I’m inspired to look at what the selection is for the day on which I’m writing this piece. It is a poem called The Sybil, which is taken from the New Poems collection, published in 1907. It begins: 


They called her old even long ago.
But she kept living on, coming down the same street
day after day. They began to reckon
her age in centuries, the way they do with forests. 


Right away, I’m struck by quite a few questions, which I’d be really keen to explore with a Shared Reading group. Who are the ‘they’ that are being spoken of here? What about this ‘old’ woman – is she even a human, or something else, perhaps a mythical being? There’s also something in ‘But she kept living on’ that feels like it poses lots of wondering…is there something that is trying to get in the way of her living, perhaps, more than just the fact of her increasing age? This is only the first four lines, and yet there is so much to be taken in and wondered at. I find that is a recurring aspect of reading Rilke; he manages to pack so much, whole worlds, into often quite short and succinct poems.  

The joy of this collection is not only that it is so varied, but also that, even though it is set in the order of the days of the year, it is not linear. From one day to the next we move between different types and eras of Rilke’s work, not staying for a chunk of time with one poetry collection or series of letters but jumping from one to the next in non-chronological order. Coming to it each day feels like being blessed with a surprise, something brand new and undiscovered to ponder over and explore, which could occupy us for anywhere from half an hour to much longer than that.  

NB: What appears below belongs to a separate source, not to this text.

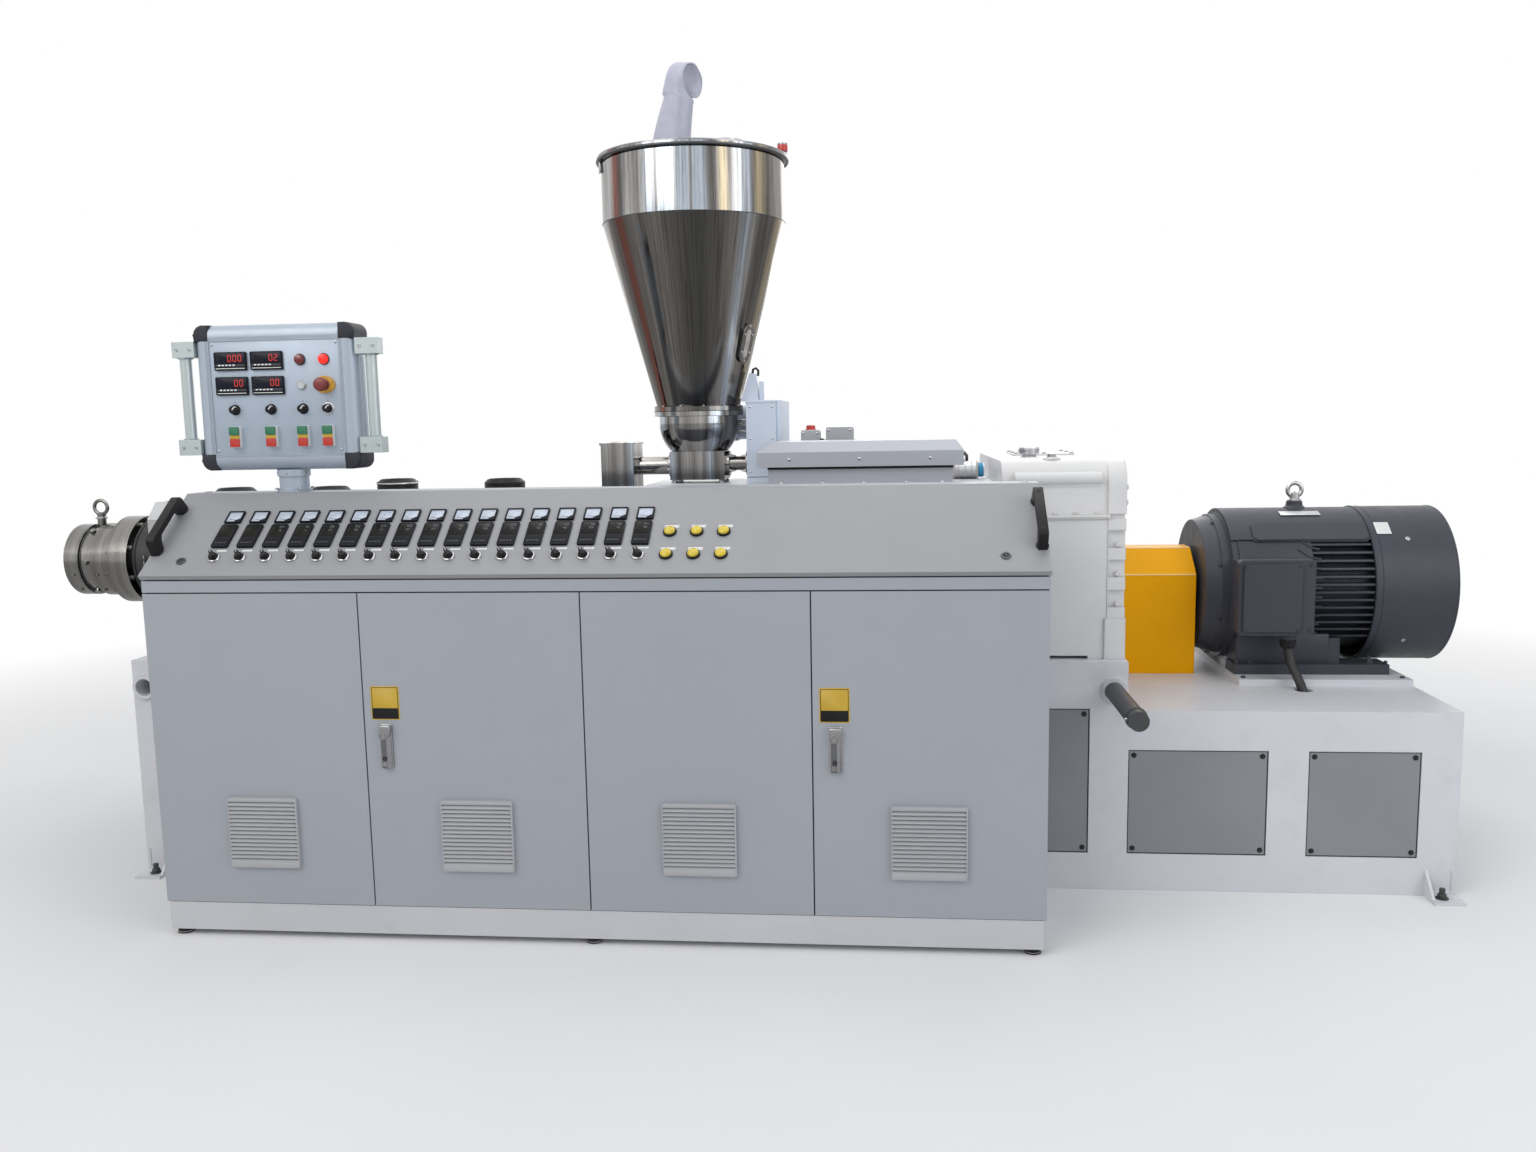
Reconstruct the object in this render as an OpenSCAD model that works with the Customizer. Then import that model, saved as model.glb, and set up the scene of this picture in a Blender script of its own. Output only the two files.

Like life itself, we come across different people, places, beings and emotions, and spend our time grappling with what each piece of writing leaves with us, before journeying onto the next. Is that not the way in which we face, and indeed, weather the storms that we all endure; through discovery and exploration, as well as being stoic and courageous in all that we experience. 


Again the murmur of my own deep life grows stronger,
flowing along wider shores.
Things grow ever more related to me,
and I see farther into their forms. 

(from Where I Am Going, selection from March 6)  


Spending A Year with Rilke was such an enriching experience for me, giving me lots to ponder throughout the twelve months. I wish the same journey for any reader who may decide to take up the same challenge, or who spend a month, week or even one day in Rilke’s company.